A Lower Bound for Relaxed Locally Decodable Codes
Tom Gur, Oded Lachish

TL;DR
This paper establishes a fundamental lower bound on the blocklength of relaxed locally decodable codes, showing they cannot be nearly linear in message length, thus resolving a long-standing open problem.
Contribution
It proves a lower bound that rules out nearly linear blocklengths for O(1)-query relaxed LDCs, advancing understanding of their theoretical limits.
Findings
Proves O(1)-query relaxed LDCs cannot have blocklength n = k^{1+ o(1)}
Resolves an open problem posed by Goldreich in 2004
Establishes fundamental limits on the efficiency of relaxed LDCs
Abstract
A locally decodable code (LDC) C:{0,1}^k -> {0,1}^n is an error correcting code wherein individual bits of the message can be recovered by only querying a few bits of a noisy codeword. LDCs found a myriad of applications both in theory and in practice, ranging from probabilistically checkable proofs to distributed storage. However, despite nearly two decades of extensive study, the best known constructions of O(1)-query LDCs have super-polynomial blocklength.
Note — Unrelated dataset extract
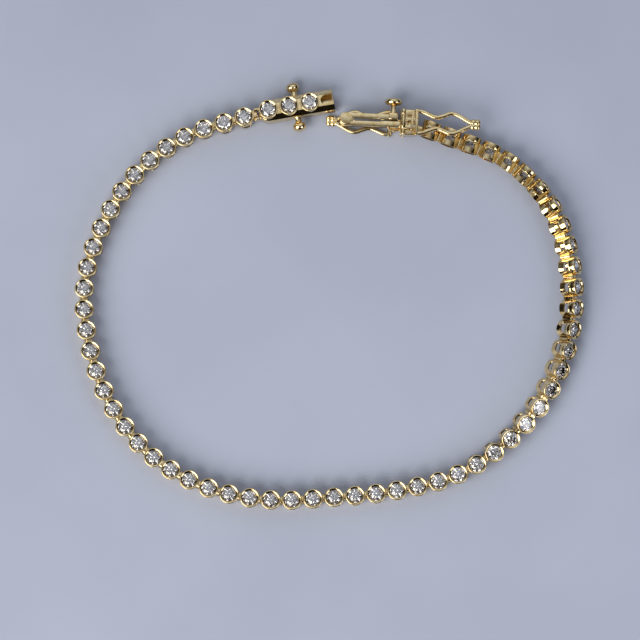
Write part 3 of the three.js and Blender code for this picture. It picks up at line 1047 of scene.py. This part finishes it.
@dataclass
class Chain:
    """The whole chain of cups, stones and hinges, in the two halves that it is packed in."""

    lie: Lie
    cup: BezelCup = field(default_factory=BezelCup)
    stone: Brilliant = field(default_factory=Brilliant)
    hinge: HingeLug = field(default_factory=HingeLug)
    half_links: int = 30
    table_drop: float = 0.17
    stone_turn: float = 37.0

    def build(self, gold: Finish, diamond: Finish, body: str) -> list[bpy.types.Object]:
        """Builds both halves: their cups, hinges and stones.

        Args:
            gold: Finish of the metal.
            diamond: Finish of the stones.
            body: Body that they ride on.

        Returns:
            Three pieces for each half.
        """
        frames = self.lie.link_frames()
        cup, stone = self.cup.form(), self.stone.form(self.cup.height - self.table_drop)
        lug, end_lug = self.hinge.form(), self.hinge.end()
        at_lug = Matrix.Translation((self.lie.pitch / 2, 0, self.lie.lug_height))
        before = Matrix.Translation((-self.lie.pitch / 2, 0, self.lie.lug_height))
        halves = {"chain_a": (0, self.half_links), "chain_b": (self.half_links, len(frames))}
        made = []
        for node, (first, end) in halves.items():
            own = frames[first:end]
            hinges = [(end_lug if frame is frames[-1] else lug).placed(frame @ at_lug) for frame in own]
            if first == 0:
                hinges.append(end_lug.placed(frames[0] @ before))
            turns = [Matrix.Rotation(math.radians(self.stone_turn * i), 4, "Z") for i in range(first, end)]
            parts = {
                "cups": ([cup.placed(frame) for frame in own], gold),
                "hinges": (hinges, gold),
                "stones": ([stone.placed(frame @ turn) for frame, turn in zip(own, turns)], diamond),
            }
            for part, (forms, finish) in parts.items():
                made.append(Form.joined(forms).piece(f"{node}_{part}", finish, body, node))
        return made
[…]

The notion of relaxed LDCs is a natural relaxation of LDCs, which aims to bypass the foregoing barrier by requiring local decoding of nearly all individual message bits, yet allowing decoding failure (but not error) on the rest. State of the art constructions of O(1)-query relaxed LDCs achieve blocklength n = O(k^{1+ \gamma}) for an arbitrarily small constant \gamma. We prove a lower bound which shows that O(1)-query relaxed…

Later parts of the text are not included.